When you hear the words “Cold War,” what images come to mind? For most of us, we surely conjure images of the 1950s or early 1960s. For Americans, these might include the McCarthy hearings, the 1962 Cuba missile crisis, or Duck and Cover civil defense drills. Crises accumulated between 1947 and 1954, and then became ever more acute with the arrival of hydrogen bombs and ICBMs in the mid-1950s. The years between 1958 and 1962 were uniquely perilous. But such a chronological focus is misleading, as the same fundamental themes, realities, and dilemmas persisted through the 1980s. So, of course, did the personalities. That Cold War reached a frightening new height between 1981 and 1984, and the world was arguably as close to annihilation in 1983 as it had been in the early 1960s.

But think about that chronology from the perspective of other societies outside the US. From a Soviet standpoint, the key moment in the story was the Bolshevik Revolution of 1917, which created a new Communist order. From 1919, the Soviet-directed Communist International, the Comintern, encouraged Communist causes and militancy around the world. The subsequent decades witnessed numerous assaults intended to destroy that Communist order. In 1936, the grand alliance between Hitler’s Germany and militarist Japan was called the anti-Comintern Pact, the Agreement against the Communist International. Between 1941 and 1945, Germany undertook its near-lethal assault on the USSR, but Soviet history had always involved bitter contention with capitalist nations, including the US. From this perspective, what Westerners call the Cold War was only one phase of a conflict that had been in progress since 1917, made immeasurably more dangerous by the new nuclear component.

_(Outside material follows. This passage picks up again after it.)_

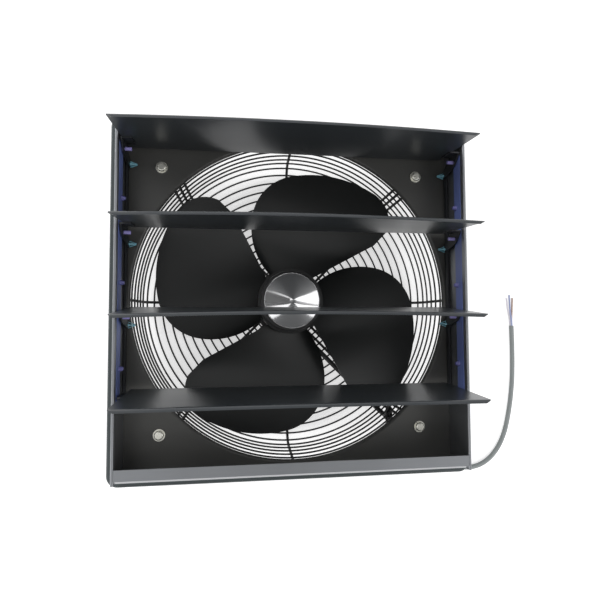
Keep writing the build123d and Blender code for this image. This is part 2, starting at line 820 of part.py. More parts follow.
def around_hub(radius, angle):
    """A point of the blade's outline at a radius from the fan's axis."""
    return (radius * cos(radians(angle)), radius * sin(radians(angle)))


lead_root = around_hub(lead_root_radius, lead_root_angle)
lead_start = around_hub(wheel_radius - lead_start_inset, lead_start_angle)
tip_start = around_hub(wheel_radius, tip_start_angle)
tip_end = around_hub(wheel_radius - tip_end_inset, tip_end_angle)
trail_start = around_hub(wheel_radius - trail_corner_inset, trail_start_angle)
trail_root = around_hub(hub_radius + trail_root_gap, trail_root_angle)
under_hub = around_hub(lead_root_radius, trail_root_angle)
with BuildPart() as blade_blank:
    with BuildSketch(Plane.XY):
        with BuildLine():
            lead_edge = Line(lead_root, lead_start)
            lead_corner = TangentArc(lead_start, tip_start, tangent=lead_edge % 1)
            tip_edge = TangentArc(tip_start, tip_end, tangent=lead_corner % 1)
            trail_corner = TangentArc(tip_end, trail_start, tangent=tip_edge % 1)
            trail_edge = TangentArc(trail_start, trail_root, tangent=trail_corner % 1)
            Polyline(trail_root, under_hub, lead_root)
        make_face()
    extrude(amount=panel_front)
    with BuildSketch(Plane.XY):
        Circle(hub_radius)
    extrude(amount=panel_front, mode=Mode.SUBTRACT)

with BuildPart() as blade_sheet_form:
    add(strip_section(root_plane, blade_root_half, blade_root_lift))
    add(strip_section(tip_plane, wheel_radius - blade_tip_shortfall, blade_tip_lift))
    loft(ruled=True)

blade_form = (Rot(0, 0, blade_middle_angle) * blade_sheet_form.part) & blade_blank.part
for number in range(1, blade_count + 1):
    blade = Rot(0, 0, -90 * (number - 1)) * blade_form
    save(blade.solid(), f"blade_{number}")

# Hub cap: a spun cone with a straight skirt over the can's spigot
with BuildPart() as hub_cap:
    with BuildSketch(Plane.XZ):
        with BuildLine():
            Polyline(
                (0, can_front + cap_height),
                (cap_radius, can_front + cap_skirt),
                (cap_radius, can_front),
                (cap_radius - cap_sheet, can_front),
                (cap_radius - cap_sheet, can_front + cap_skirt - cap_sheet),
                (0, can_front + cap_height - 1.2 * cap_sheet),
                close=True,
            )
        make_face()
    revolve(axis=Axis.Z)
    shoulder = hub_cap.edges().filter_by(GeomType.CIRCLE).sort_by(SortBy.RADIUS)[-4:]
    shoulder = shoulder.filter_by(lambda edge: abs(edge.center().Z - can_front - cap_skirt) < 0.01)
    fillet(shoulder, cap_edge_round)
save(hub_cap.part, "hub_cap")

# Motor lead: from the stator's gland over the rear rings, out between two rings and up the side
cable_angle = -45.0
lead_plane = arm_plane(cable_angle, -cable_side_step)
lower_ring = guard_place(bend_ring_count - 1)
upper_ring = guard_place(bend_ring_count)
gap_level = (lower_ring[1] + upper_ring[1]) / 2
cable_rear_height = mount_plate_top + cable_lift + cable_radius
cable_top = panel_rear - cable_under_panel
cable_leaning_out = cable_outside + (cable_top - gap_level) * tan(lean)
lead_start = sqrt(base_radius**2 - (cable_side_step - cable_radius) ** 2) + cable_lift
lead_points = [
    (lead_start, cable_rear_height),
    (cable_rise_start, cable_rear_height),
    (cable_rise_start + (gap_level - cable_rear_height) / tan(radians(cable_slope)), gap_level),
    (cable_outside, gap_level),
    (cable_leaning_out, cable_top),
    (clamp_reach, cable_top),
]


def tube(points, radii, radius):
    """Round tube along points joined by tangent arcs; prints its volume against its length."""
    start = Vector(*points[0])
    with BuildPart() as run:
        with BuildLine() as route:
            FilletPolyline(*points, radius=radii)
        with BuildSketch(Plane(origin=start, z_dir=Vector(*points[1]) - start)):
            Circle(radius)
        sweep()
    length = sum(edge.length for edge in route.edges())
    expected = pi * radius**2 * length
    print("tube length", round(length, 1), "volume over expected", round(run.part.volume / expected, 4))
    return run.part


lead_route = [tuple(lead_plane.from_local_coords((reach, level))) for reach, level in lead_points]
lead_bends = [cable_turn, cable_turn, cable_exit_turn, cable_top_turn]
motor_lead = tube(lead_route, lead_bends, cable_radius)
save(motor_lead, "motor_lead")

# Gland: a block on the motor plate round the lead's start
gland_inner = sqrt(base_radius**2 - (cable_side_step - gland_half_width) ** 2)
gland_outer = gland_inner + gland_length
with BuildPart() as cable_gland:
    gland_base = arm_plane(cable_angle, -cable_side_step)
    gland_plane = Plane(
        origin=gland_base.from_local_coords((gland_inner, 0)), x_dir=-gland_base.z_dir, z_dir=gland_base.x_dir
    )
    gland_top = cable_rear_height + cable_radius + gland_wall - 0.1
    with BuildSketch(gland_plane):
        with BuildLine():
            Polyline(
                (-gland_half_width, mount_plate_top),
                (gland_half_width, mount_plate_top),
                (gland_half_width, gland_top),
                (-gland_half_width, gland_top),
                close=True,
            )
        make_face()
        with Locations((0, cable_rear_height)):
            Circle(cable_radius, mode=Mode.SUBTRACT)
    extrude(amount=gland_length)
save(cable_gland.part, "cable_gland")

# Cable clips: each holds the lead to the arm wire beside it and has a flat tail
wire_step = -arm_spacing


def clip(lead_place, wire_place, along):
    """A clip with one eye for the lead and one for the arm wire, thick along a direction."""
    lead_at = Vector(*lead_plane.from_local_coords(lead_place))
    wire_at = Vector(*arm_plane(cable_angle, wire_step).from_local_coords(wire_place))
    apart = wire_at - lead_at
    apart = apart - along * apart.dot(along)
    plane = Plane(origin=lead_at, x_dir=apart, z_dir=along)
    with BuildPart() as piece:
        with BuildSketch(plane):
            Circle(cable_radius + clip_wall)
            with Locations((apart.length, 0)):
                Circle(arm_wire / 2 + clip_wall)
            make_hull()
            with Locations((-cable_radius - clip_tail / 2, 0)):
                Rectangle(clip_tail + clip_wall, clip_tail_sheet)
            Circle(cable_radius, mode=Mode.SUBTRACT)
            with Locations((apart.length, 0)):
                Circle(arm_wire / 2, mode=Mode.SUBTRACT)
        extrude(amount=clip_width / 2, both=True)
        split(bisect_by=Plane.XY.offset(clip_foot), keep=Keep.TOP)
    return piece.part


out_direction = Vector(lead_plane.x_dir)
up_direction = out_direction * sin(lean) + Vector(0, 0, cos(lean))
rear_clip_reach = guard_flat_radius - rear_ring_step / 2
side_clip_level = (guard_place(bend_ring_count + 1)[1] + guard_place(bend_ring_count + 2)[1]) / 2
side_clip_reach = cable_outside + (side_clip_level - gap_level) * tan(lean)
side_wire_reach = arm_start[0] + (side_clip_level - arm_start[1]) * tan(lean)
clips = [
    clip((rear_clip_reach, cable_rear_height), (rear_clip_reach, arm_wire / 2), out_direction),
    clip((side_clip_reach, side_clip_level), (side_wire_reach, side_clip_level), up_direction),
]
save(Compound(children=clips), "cable_clips")

# Power cord: from the last clip down to the floor, then round to the right of the fan
cord_start = lead_route[-1]
cord_floor = cable_radius + 0.2
cord_points = [
    cord_start,
    tuple(lead_plane.from_local_coords((clamp_reach + cord_first_run, cable_top))),
    (195.0, -201.0, cord_floor),
    (232.0, -220.5, cord_floor),
    (266.0, -214.5, cord_floor),
    (291.0, -186.0, cord_floor),
    (303.0, -140.0, cord_floor),
    (309.0, -86.0, cord_floor),
    (308.0, -31.0, cord_floor),
]


def arc_radii(points):
    """The largest even arc at each corner: 0.45 of the shorter run over the half turn's tangent."""
    radii = []
    for before, corner, after in zip(points, points[1:], points[2:]):
        arriving = Vector(*corner) - Vector(*before)
        leaving = Vector(*after) - Vector(*corner)
        half_turn = radians(arriving.get_angle(leaving)) / 2
        radii.append(0.45 * min(arriving.length, leaving.length) / tan(half_turn))
    return radii


cord_radii = arc_radii(cord_points)
print("cord arc radii", [round(radius, 1) for radius in cord_radii])
power_cord = tube(cord_points, cord_radii, cable_radius)
save(power_cord, "power_cord")

# Stripped cores at the far end: they leave the sheath together and spread on the floor
cord_end = Vector(*cord_points[-1])
end_direction = (cord_end - Vector(*cord_points[-2])).normalized()
end_side = Vector(end_direction.Y, -end_direction.X, 0)
core_floor = core_wire_radius + 0.2
for core_name, place in {"white_core": -1, "blue_core": 0, "brown_core": 1}.items():
    around = radians(90 - 120 * place)
    first = cord_end + end_side * core_ring * cos(around) + Vector(0, 0, core_ring * sin(around))
    second = first + end_direction * core_drop_run
    spread = end_side * place * core_spread
    third = cord_end + end_direction * (2.2 * core_drop_run) + spread
    fourth = cord_end + end_direction * (core_tail_length - core_stagger * abs(place)) + spread * 1.4
    core_points = [first, second] + [Vector(spot.X, spot.Y, core_floor) for spot in (third, fourth)]
    core_points = [tuple(spot) for spot in core_points]
    save(tube(core_points, arc_radii(core_points), core_wire_radius), core_name)
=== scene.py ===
# %% [markdown]
# # Dressing a shutter exhaust fan
#
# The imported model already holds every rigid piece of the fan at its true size: casing, shutter frame,
# slats, wheel, motor and guard. This lesson keeps those pieces where they are, gives each one a finish, and
# replaces only the pieces whose surfaces need to be rounder or softer than the model's flat facets. The
# sizes of pieces and the camera's place are written in millimetres, and the floor and the lamps in
# Blender's metres.

# %% Load the frame
import json

import bpy
import numpy as np
from mathutils import Matrix


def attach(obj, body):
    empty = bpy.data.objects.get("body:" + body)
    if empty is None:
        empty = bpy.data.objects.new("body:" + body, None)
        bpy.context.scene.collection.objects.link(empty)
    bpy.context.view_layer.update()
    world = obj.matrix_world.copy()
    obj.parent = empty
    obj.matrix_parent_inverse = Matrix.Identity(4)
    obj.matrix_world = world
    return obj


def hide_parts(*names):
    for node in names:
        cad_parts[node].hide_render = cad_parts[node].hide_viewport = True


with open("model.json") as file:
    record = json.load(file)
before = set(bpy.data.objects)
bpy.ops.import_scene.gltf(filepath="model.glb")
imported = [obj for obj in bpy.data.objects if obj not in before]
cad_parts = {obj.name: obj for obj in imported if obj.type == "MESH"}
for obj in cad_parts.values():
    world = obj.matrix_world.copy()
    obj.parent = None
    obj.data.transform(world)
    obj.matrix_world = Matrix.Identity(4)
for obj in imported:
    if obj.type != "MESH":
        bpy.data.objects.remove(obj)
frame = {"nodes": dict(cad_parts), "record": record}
scene = bpy.context.scene
nodes = frame["nodes"]
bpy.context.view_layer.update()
MM = 0.001

# %% [markdown]
# ## The camera
#
# The photograph is taken from in front of the shutter, a little to the left and below the middle, with a
# wide lens. A camera could be aimed with a Track To constraint, but the view was solved as three turns, so
# it is simplest to write those turns as matrices. A camera's world matrix is its place times the transpose
# of the matrix that brings the world into the camera's view.

# %% Camera from three turns
CAMERA_PLACE = (-67.28, -28.45, 623.04)
CAMERA_YAW, CAMERA_PITCH, CAMERA_ROLL = np.radians([7.75, -2.92, 0.25])
FOCAL_PIXELS, PICTURE_PIXELS, SENSOR_WIDTH = 486.18, 600, 36.0
NEAREST_SEEN, FARTHEST_SEEN = 0.01, 50.0


def turn(axis, angle):
    """Matrix of a turn by an angle about X, Y or Z (0, 1 or 2), for column vectors."""
    matrix = np.eye(3)
    first, second = [index for index in range(3) if index != axis]
    cosine, sine = np.cos(angle), np.sin(angle)
    matrix[first, first] = matrix[second, second] = cosine
    matrix[first, second] = sine if axis == 1 else -sine
    matrix[second, first] = -matrix[first, second]
    return matrix


world_to_camera = turn(2, CAMERA_ROLL) @ turn(0, CAMERA_PITCH) @ turn(1, CAMERA_YAW)
camera = bpy.data.objects.new("camera", bpy.data.cameras.new("camera"))
camera.data.sensor_width = SENSOR_WIDTH
camera.data.lens = SENSOR_WIDTH * FOCAL_PIXELS / PICTURE_PIXELS
camera.data.clip_start, camera.data.clip_end = NEAREST_SEEN, FARTHEST_SEEN
camera_place = Matrix.Translation([length * MM for length in CAMERA_PLACE])
camera.matrix_world = camera_place @ Matrix(world_to_camera.T.tolist()).to_4x4()
scene.collection.objects.link(camera)
scene.camera = camera
print("lens", round(camera.data.lens, 2), "mm")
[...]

In that view, the Cold War lasted from 1917 through 1991. But not just for the Russians. For West European nations like Britain and France, relations with the Soviet Union in the years between the two world wars had often involved conflict, espionage, and subversion, both in home nations themselves and in their colonial territories. In 1924, false charges of Comintern interference in Britain did much to overthrow a Labour government in that country. Many of the spy scandals and exposés that we commonly think of as quintessentially Cold War events involved espionage activities that occurred in the West during the 1930s, but which were only revealed in the 1950s. In this framework, the Spanish Civil War of the 1930s was one of the great set-piece military struggles of the longer-term Cold War, and the heavy Soviet aid supplied to left-wing forces closely foreshadowed later events in Korea, Vietnam, and (in a different way) Afghanistan. Hmm, think of the four greatest battlefields of the Cold War as Spain, Korea, Vietnam, Afghanistan: that’s an interesting sequence.

Both from the Soviet and the West European points of view, the Second World War marked a brief and unusual period of alliance and cooperation, which speedily collapsed soon after Nazi Germany was destroyed. Between the wars, Winston Churchill was legendary as a fire-breathing anti-Communist, a role he promptly resumed after 1945, when he popularized the term “iron curtain.” Normality was restored.

Other countries had their own chronologies. For Poland, the post-1945 conflict was a phase in a much longer historical struggle for freedom from Russian rule, which dated back to the eighteenth century.

Such re-writings affect our sense of historical period. Scholars sometimes describe the East-West tensions of the 1980s as a “Second Cold War,” the assumption being that the first or “real” Cold War occurred in the 1950s and 1960s. I would argue that the whole post-1945 history was itself a “second” phase, resuming the hostilities that had prevailed between 1917 and 1941.

If we assume that the Cold War ran from 1917 through 1991, a period of 74 years, then most standard accounts omit about a third of that vital story. One of the absolute best and essential books on the Cold War is the collection of essays in Melvyn P. Leffler and Odd Arne Westad, eds., The Cambridge History of the Cold War (three volumes, 2010), which runs to some two thousand pages altogether (!) The book certainly has some coverage of that 1917-41 period, but by far the bulk of the material is 1945 and after.

So what happened? However standard it may seem today, the notion that the fundamental Soviet-Western rivalry was somehow new after 1945 was chiefly an American perspective. US armed forces had intervened against the Bolsheviks in 1918, and the country had a lively domestic Red Scare over the following two years. In the US Congress, the House Committee on Un-American Activities was fervently seeking out Communist infiltrators from 1938 on. Even so, the nation’s politics through the interwar years had emphasized isolationism, and avoiding confrontation with other Powers. The administration of Franklin Roosevelt (1933-45) sought peaceful relations with the Soviets, and in 1933 the US finally gave diplomatic recognition to the Soviet state. Roosevelt tried to place the US in opposition to the European powers in attitudes towards colonial empires and decolonization. Only after some serious internal debate was the US prepared to take the lead against Soviet advances after 1945. That was thus seen as the start of a new historical epoch, the Cold War.

From such an American viewpoint, the Soviet confrontation appears more novel and demanding of explanation than it might appear elsewhere in the world. US global predominance over popular culture and the academic world ensured that gradually, that US chronological perspective became the norm in other nations that increasingly forgot their own older experiences.

Although the period that I use for the Cold War – from 1945 through 1991 – does have a clear unity and historical utility, we should never forget that it was overwhelmingly an American construct.

So when we talk about the Cold War, it’s useful to ask: which one do you mean? And what exactly does that shift of focus do for our thoughts about (for instance) Cold War religion?